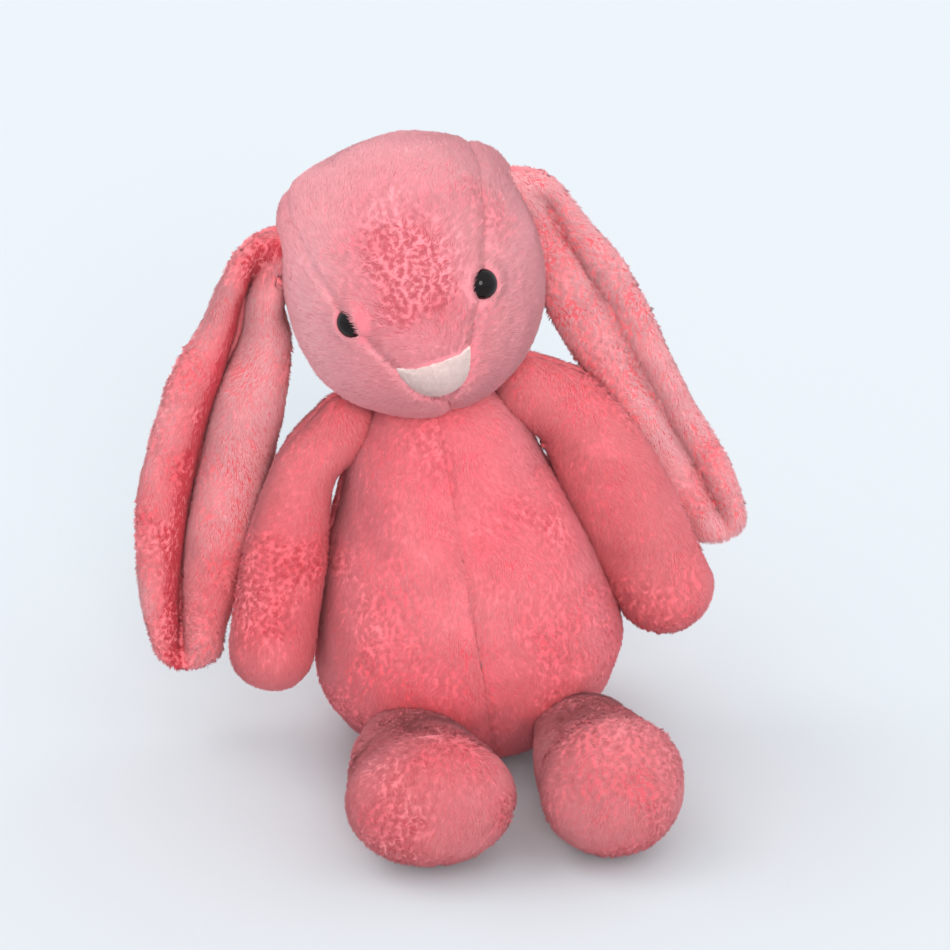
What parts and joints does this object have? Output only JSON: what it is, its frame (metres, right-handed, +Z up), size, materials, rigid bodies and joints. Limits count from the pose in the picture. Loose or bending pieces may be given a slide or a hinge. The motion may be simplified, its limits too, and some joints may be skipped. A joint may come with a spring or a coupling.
{
  "type": "plush rabbit",
  "caption": "Seated plush rabbit toy with long lop ears, soft pile fur, dome eyes, a short-pile nose patch and floppy sewn-on limbs.",
  "frame": {"origin": "middle of the flat seat panel, on the surface the rabbit sits on", "axes": "+Z up; -Y is the way the rabbit faces, its legs forward; +X is the rabbit's own left side"},
  "size_m": [0.238, 0.2061, 0.2411],
  "materials": {
    "fur_body": "short plush pile, coral pink",
    "fur_ear": "short plush pile, coral pink",
    "fur_head": "short plush pile, light pink",
    "nose_velour": "short-pile velour, cream",
    "stuffing": "white polyester fibre filling",
    "pellet_pouch": "woven pouch of plastic pellets",
    "eye_gloss": "glossy dark safety eye",
    "eye_washer": "white moulded locking washer"
  },
  "bodies": {
    "torso": {"body_back_left": "fur_body", "body_back_right": "fur_body", "body_front_left": "fur_body", "body_front_right": "fur_body", "body_stuffing": "stuffing", "seat_panel": "fur_body", "seat_pouch": "pellet_pouch"},
    "neck": {"neck_cover": "fur_body", "neck_stuffing": "stuffing"},
    "head": {"head_gusset": "fur_head", "head_left_cheek": "fur_head", "head_right_cheek": "fur_head", "head_stuffing": "stuffing", "left_eye": "eye_gloss", "left_eye_washer": "eye_washer", "nose_patch": "nose_velour", "right_eye": "eye_gloss", "right_eye_washer": "eye_washer"},
    "left_ear": {"left_ear_back": "fur_ear", "left_ear_front": "fur_ear"},
    "right_ear": {"right_ear_back": "fur_ear", "right_ear_front": "fur_ear"},
    "left_arm": {"left_arm_back": "fur_body", "left_arm_front": "fur_body", "left_arm_stuffing": "stuffing"},
    "right_arm": {"right_arm_back": "fur_body", "right_arm_front": "fur_body", "right_arm_stuffing": "stuffing"},
    "left_leg": {"left_foot_pouch": "pellet_pouch", "left_leg_stuffing": "stuffing", "left_leg_top": "fur_body", "left_leg_underside": "fur_body", "left_sole": "fur_body"},
    "right_leg": {"right_foot_pouch": "pellet_pouch", "right_leg_stuffing": "stuffing", "right_leg_top": "fur_body", "right_leg_underside": "fur_body", "right_sole": "fur_body"},
    "tail": {"tail_cover": "fur_body", "tail_stuffing": "stuffing"}
  },
  "joints": [
    {"name": "neck_turn", "type": "hinge", "parent": "torso", "child": "neck", "pos_m": [-0.02032, -0.003, 0.14458], "axis": [-0.1392, 0, 0.9903], "range_deg": [-25, 25], "stiffness_Nm_per_rad": 0.3},
    {"name": "head_nod", "type": "hinge", "parent": "neck", "child": "head", "pos_m": [-0.02032, -0.003, 0.14458], "axis": [0.9903, 0, 0.1392], "range_deg": [-20, 8], "stiffness_Nm_per_rad": 0.8},
    {"name": "left_ear_lift", "type": "hinge", "parent": "head", "child": "left_ear", "pos_m": [0.0063, -0.006, 0.22103], "axis": [0, -1, 0], "range_deg": [0, 75]},
    {"name": "right_ear_lift", "type": "hinge", "parent": "head", "child": "right_ear", "pos_m": [-0.06969, -0.006, 0.20126], "axis": [0, 1, 0], "range_deg": [0, 75]},
    {"name": "left_shoulder", "type": "hinge", "parent": "torso", "child": "left_arm", "pos_m": [0.01446, -0.002, 0.14139], "axis": [-0.9903, 0, -0.1392], "range_deg": [-20, 100], "stiffness_Nm_per_rad": 0.03},
    {"name": "right_shoulder", "type": "hinge", "parent": "torso", "child": "right_arm", "pos_m": [-0.05189, -0.003, 0.13206], "axis": [-0.9903, 0, -0.1392], "range_deg": [-20, 100], "stiffness_Nm_per_rad": 0.03},
    {"name": "left_hip", "type": "hinge", "parent": "torso", "child": "left_leg", "pos_m": [0.031, -0.057, 0.022], "axis": [-1, 0, 0], "range_deg": [-50, 15]},
    {"name": "right_hip", "type": "hinge", "parent": "torso", "child": "right_leg", "pos_m": [-0.031, -0.057, 0.022], "axis": [-1, 0, 0], "range_deg": [-50, 15]},
    {"name": "tail_flex", "type": "hinge", "parent": "torso", "child": "tail", "pos_m": [-0.00501, 0.052, 0.03565], "axis": [1, 0, 0], "range_deg": [-15, 15], "stiffness_Nm_per_rad": 0.02}
  ]
}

__________________________________________________

• _Task prompt_
Pick out the lines that include the word "materials" and write them out.

• _Exercise response_
What parts and joints does this object have? Output only JSON: what it is, its frame (metres, right-handed, +Z up), size, materials, rigid bodies and joints. Limits count from the pose in the picture. Loose or bending pieces may be given a slide or a hinge. The motion may be simplified, its limits too, and some joints may be skipped. A joint may come with a spring or a coupling.
  "materials": {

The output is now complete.